No: He wanted to win. He just wanted to win the right way.

I keep hearing that the Party of Pat is in disarray. Lost at sea. Trying to figure out how to win again. To get back in power. It is not about doing the right thing. It is about winning at all costs, and they don't get how they were beaten by someone that did not play that way. Right now they are trying to figure out how to tear down, destroy, whatever it takes, Obama. It is not about the people or the country or what is right. It is about winning.

We have emerged from the darkness, but the darkness is still there, trying to figure out how to get back in. Stealing trillions for eight years was not enough (Boy: When they say "Winner takes all, they means it!). Got to have more!

Walk on Sunshine for now, but never forget the last eight years. Despite the electoral college landslide, 46% of the country voted for the losing ticket this last time around. 46% wanted four more years of hate based politics and all that entails.

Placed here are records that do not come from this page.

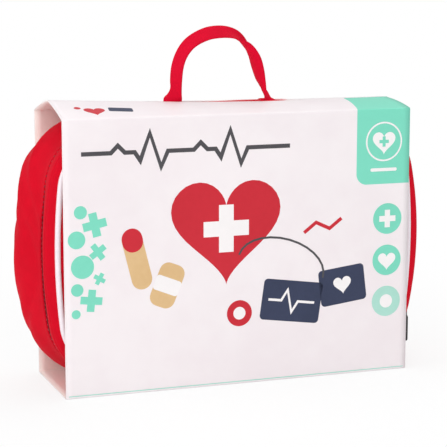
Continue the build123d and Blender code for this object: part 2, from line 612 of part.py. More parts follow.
def stethoscope_parts():
    """Chest piece, hose, yoke, ear tubes and ear tips, laid flat on the back board."""
    hose_y = BOARD_Y - SEAT_GAP - HOSE_RADIUS
    flat = Plane((0, hose_y, 0), x_dir=(1, 0, 0), z_dir=(0, -1, 0))
    chest_x = HOSE_ROUTE[0][0]
    stem_top = HOSE_ROUTE[0][1]
    chest_z = stem_top - CHEST_RADIUS - 8.0
    profile = make_face([
        Polyline((0, -3), (CHEST_RADIUS - 5, -3), (CHEST_RADIUS, 1), (CHEST_RADIUS, 3.5)),
        Polyline((CHEST_RADIUS, 3.5), (CHEST_RADIUS - 1.5, 3.5), (CHEST_RADIUS - 1.5, 2.5)),
        Polyline((CHEST_RADIUS - 1.5, 2.5), (0, 2.5), (0, -3)),
    ])
    chest = revolve(Plane.XY * profile, Axis.Y)
    chest = Location((chest_x, hose_y, chest_z), (180, 0, 0)) * chest
    radii = hose_radii()
    path = flat * FilletPolyline(*HOSE_ROUTE, radius=radii)
    stem = Cylinder(HOSE_RADIUS, 9.5, align=(Align.CENTER, Align.CENTER, Align.MAX))
    chest += Plane(origin=path @ 0, z_dir=path % 0).location * stem
    disc = Rot(90, 0, 0) * Cylinder(CHEST_RADIUS - 1.8, 0.8)
    disc = Pos(chest_x, hose_y - 2.95, chest_z) * disc
    hose = sweep(Plane(origin=path @ 0, z_dir=path % 0) * Circle(HOSE_RADIUS), path=path)
    expected = pi * HOSE_RADIUS ** 2 * path.length
    print("hose length", round(path.length, 1), "radii", [round(r, 1) for r in radii])
    print("hose volume over expected", round(hose.volume / expected, 4))
    yoke_x, yoke_top = HOSE_ROUTE[-1]
    yoke = make_hull((
        Pos(yoke_x, yoke_top - 7) * Circle(4) + Pos(yoke_x - 4.5, yoke_top - 14) * Circle(3.4)
        + Pos(yoke_x + 4.5, yoke_top - 14) * Circle(3.4)
    ).edges())
    collar = Cylinder(HOSE_RADIUS, 7.0, align=(Align.CENTER, Align.CENTER, Align.MIN))
    yoke = extrude(flat * yoke, HOSE_RADIUS, both=True)
    yoke += Plane(origin=path @ 1, z_dir=path % 1).location * collar
    parts = {"chest_piece": chest, "chest_diaphragm": disc, "stethoscope_hose": hose}
    ear_y = BOARD_Y - SEAT_GAP - EAR_TUBE_RADIUS
    ear_flat = Plane((0, ear_y, 0), x_dir=(1, 0, 0), z_dir=(0, -1, 0))
    for name, side in (("left", -1), ("right", 1)):
        start = (yoke_x + side * 4.5, yoke_top - 14)
        end = (yoke_x + side * 9.0, yoke_top - 68)
        line = ear_flat * ThreePointArc(start, (yoke_x + side * 14.5, yoke_top - 42), end)
        tube = sweep(Plane(origin=line @ 0, z_dir=line % 0) * Circle(EAR_TUBE_RADIUS), path=line)
        yoke -= tube
        tip = revolve(Plane.XZ * make_face([
            Polyline((0, 0), (3.0, 0), (4.0, 3.5)),
            ThreePointArc((4.0, 3.5), (2.9, 7.8), (0, 9.5)),
            Line((0, 9.5), (0, 0)),
        ]), Axis.Z)
        ear_end = Plane(origin=line @ 1, z_dir=line % 1)
        parts[f"ear_tube_{name}"] = tube
        parts[f"ear_tip_{name}"] = ear_end.location * tip & slab(-BOARD_Y, BOARD_Y - SEAT_GAP)
    parts["stethoscope_yoke"] = yoke
    return parts


def hose_radii():
    """Arc radii of the hose: as large as the runs beside each corner allow."""
    radii = []
    for before, corner, after in zip(HOSE_ROUTE, HOSE_ROUTE[1:], HOSE_ROUTE[2:]):
        first = Vector(*corner) - Vector(*before)
        second = Vector(*after) - Vector(*corner)
        turn = radians(first.get_angle(second))
        radii.append(0.45 * min(first.length, second.length) / tan(turn / 2))
    return radii


def pocket_toys():
    """Cards, plasters and the oval dish standing in the lid's pocket."""
    floor = POCKET_FLOOR + POCKET + SEAT_GAP
    back = -BOARD_Y + SEAT_GAP
    step = CARD_SHEET + SEAT_GAP

    def sheet(x, width, height, layer, corner):
        face = Pos(x, floor + height / 2) * RectangleRounded(width, height, corner)
        plane = Plane((0, back + layer * step, 0), x_dir=(1, 0, 0), z_dir=(0, -1, 0))
        return extrude(plane * face, -CARD_SHEET)

    xray = [sheet(-40.0, 96.0, 66.0, layer, 2.0) for layer in (0, 1)]
    plasters = [sheet(x, 18.0, 56.0, 0, 8.9) for x in (26.0, 47.0, 68.0)]
    dish_y = back + 3 * step + DISH_DEPTH / 2
    dish_plane = Plane((-38.0, dish_y, floor + DISH_WIDTH / 2), x_dir=(1, 0, 0), z_dir=(0, -1, 0))

    def oval(rim, depth):
        return Pos(0, 0, depth) * Ellipse(DISH_LENGTH / 2 - rim, DISH_WIDTH / 2 - rim)

    half = DISH_DEPTH / 2
    bowl = loft([oval(2.0, -half), oval(0.0, half)])
    hollow = loft([oval(6.0, 2.2 - half), oval(3.2, half)])
    dish = dish_plane.location * (bowl - hollow)
    return {
        "xray_cards": Compound(children=xray),
        "plasters": Compound(children=plasters),
        "prescription_card": sheet(-40.0, 62.0, 46.0, 2, 1.5),
        "oval_dish": dish,
    }


def doctor_cap():
    """The doctor's cap, folded flat and stood on the floor of the case behind the pocket."""
    y = -BOARD_Y + POCKET_DEPTH + SEAT_GAP
    plane = Plane((0, y, 0), x_dir=(1, 0, 0), z_dir=(0, -1, 0))
    outline = make_face([
        Polyline((-66, 60), (-66, 0), (66, 0), (66, 60)),
        ThreePointArc((66, 60), (0, 74), (-66, 60)),
    ])
    plate = extrude(plane * outline, -3.6)
    return plate & case_body(FABRIC + SEAT_GAP)


def main():
    os.makedirs("parts", exist_ok=True)
    nodes = {}
    nodes.update(gussets_and_tapes())
    nodes["front_panel"] = panel(-1)
    nodes["back_panel"] = panel(1)
    nodes["front_piping"] = piping(-1)
    nodes["back_piping"] = piping(1)
    nodes["zip_teeth"] = zip_teeth()
    nodes["zip_stops"] = zip_stops()
    nodes["zip_slider"] = zip_slider()
    nodes.update(puller_parts())
    nodes["card_sleeve"] = card_sleeve()
    nodes["handle_strap"] = handle_strap()
    nodes["handle_tab_left"] = handle_tab(HANDLE_LEFT)
    nodes["handle_tab_right"] = handle_tab(HANDLE_RIGHT)
    nodes["front_board"] = lining_board(-1)
    nodes["back_board"] = lining_board(1)
    nodes["elastic_band"] = elastic_band()
    nodes["lid_pocket"] = lid_pocket()
    nodes.update(syringe_parts())
    nodes.update(bottle_parts())
    nodes.update(ointment_parts())
    nodes.update(tweezer_arms())
    nodes.update(stethoscope_parts())
    nodes.update(pocket_toys())
    nodes["doctor_cap"] = doctor_cap()
    for name, solid in nodes.items():
        export_step(solid, f"parts/{name}.step")
    print("hinge line", round(HINGE_Z, 3), "ridge", round(RIDGE_LOW, 3), "sleeve depth", round(SLEEVE_DEPTH, 2))
    print("zip track", round(TRACK_X, 3), "pivot", [round(v, 3) for v in PIVOT])
    print("tweezer hinge", [round(v, 3) for v in TWEEZER_HINGE])


main()
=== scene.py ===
"""The looks of a soft toy doctor case in its card sleeve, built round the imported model.

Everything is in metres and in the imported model's frame: X to the right, Y to the back, Z up.
"""
import logging
import math
from dataclasses import dataclass
from enum import Enum
from typing import Callable, Sequence

import bmesh
import bpy
from mathutils import Matrix, Vector, noise
from mathutils.bvhtree import BVHTree


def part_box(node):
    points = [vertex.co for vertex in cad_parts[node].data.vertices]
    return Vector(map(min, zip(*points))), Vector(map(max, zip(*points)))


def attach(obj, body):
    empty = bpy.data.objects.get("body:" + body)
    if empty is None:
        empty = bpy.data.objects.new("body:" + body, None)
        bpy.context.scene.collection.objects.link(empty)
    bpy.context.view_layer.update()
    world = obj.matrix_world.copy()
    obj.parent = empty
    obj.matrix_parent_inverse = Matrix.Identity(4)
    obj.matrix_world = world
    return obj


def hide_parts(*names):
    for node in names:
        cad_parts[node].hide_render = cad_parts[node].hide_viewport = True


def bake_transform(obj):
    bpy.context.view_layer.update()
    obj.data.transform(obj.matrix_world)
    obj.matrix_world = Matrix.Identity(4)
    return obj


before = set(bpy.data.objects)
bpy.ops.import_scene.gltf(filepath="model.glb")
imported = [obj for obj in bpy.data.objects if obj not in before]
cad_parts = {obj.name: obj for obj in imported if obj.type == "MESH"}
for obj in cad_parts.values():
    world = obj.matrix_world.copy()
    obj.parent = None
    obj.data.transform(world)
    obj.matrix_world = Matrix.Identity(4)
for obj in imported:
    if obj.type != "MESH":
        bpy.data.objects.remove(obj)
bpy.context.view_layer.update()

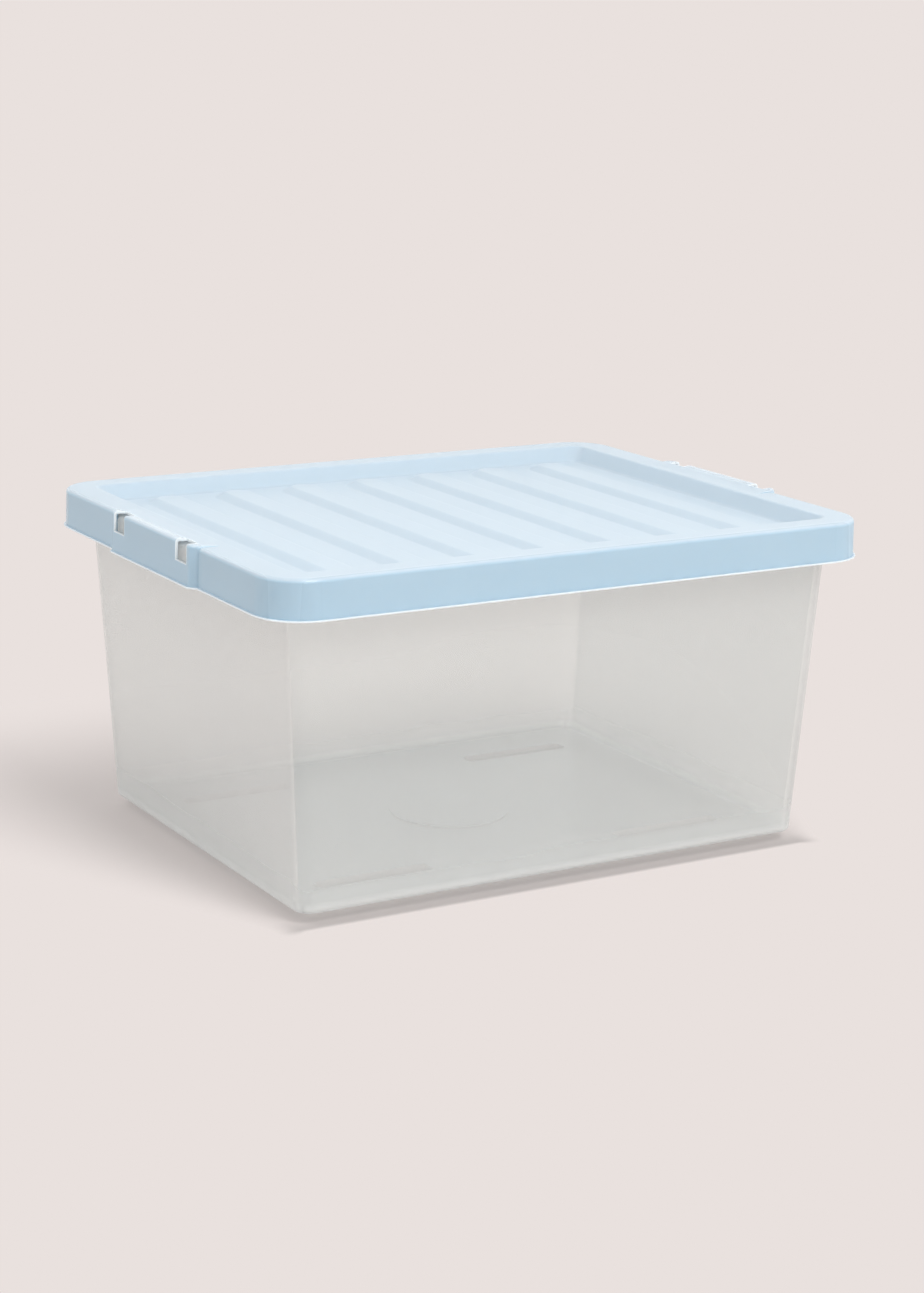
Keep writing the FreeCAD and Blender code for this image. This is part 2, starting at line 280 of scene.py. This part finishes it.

As Kent Jones says: "Vilgelance"!

2 comments:

Akshun J said...

Seriously, I think we are related. We both run linux (Mint, to be exact), have blogs, have the same laptop, and now I find that you listen to Stephanie Miller, voted for Barak, and read Heinlein. Eerie.

For the record, the original Stephanie Miller song was by Twisted Sister.

I was at a pretty big event on election day in Atlanta. Even though I usually blog only tech, I still managed to jot a few thoughts down. Take a stroll.

http://um-reloaded.blogspot.com

Steve Carl said...

I take it as axiomatic that we are related.

I peeked at your post, and I have to say that I am jealous you got to hear a live Barack speech. He was here in Houston... when I was in California. Then he was in Denver right before I was there, and in Fort Collins right *after* I was there. Doh!

Stephanie just was added to the morning line up on XM channel 167 a couple or three months ago, but I love her show and am glad to have it now! I did not know what I was missing. She did do a stint a while back on Olbermanns show, and really liked her show, but nothing ever came of that. Maybe because Rachel Maddow showed up and became the queen of cable. I love her show too, so now I get both!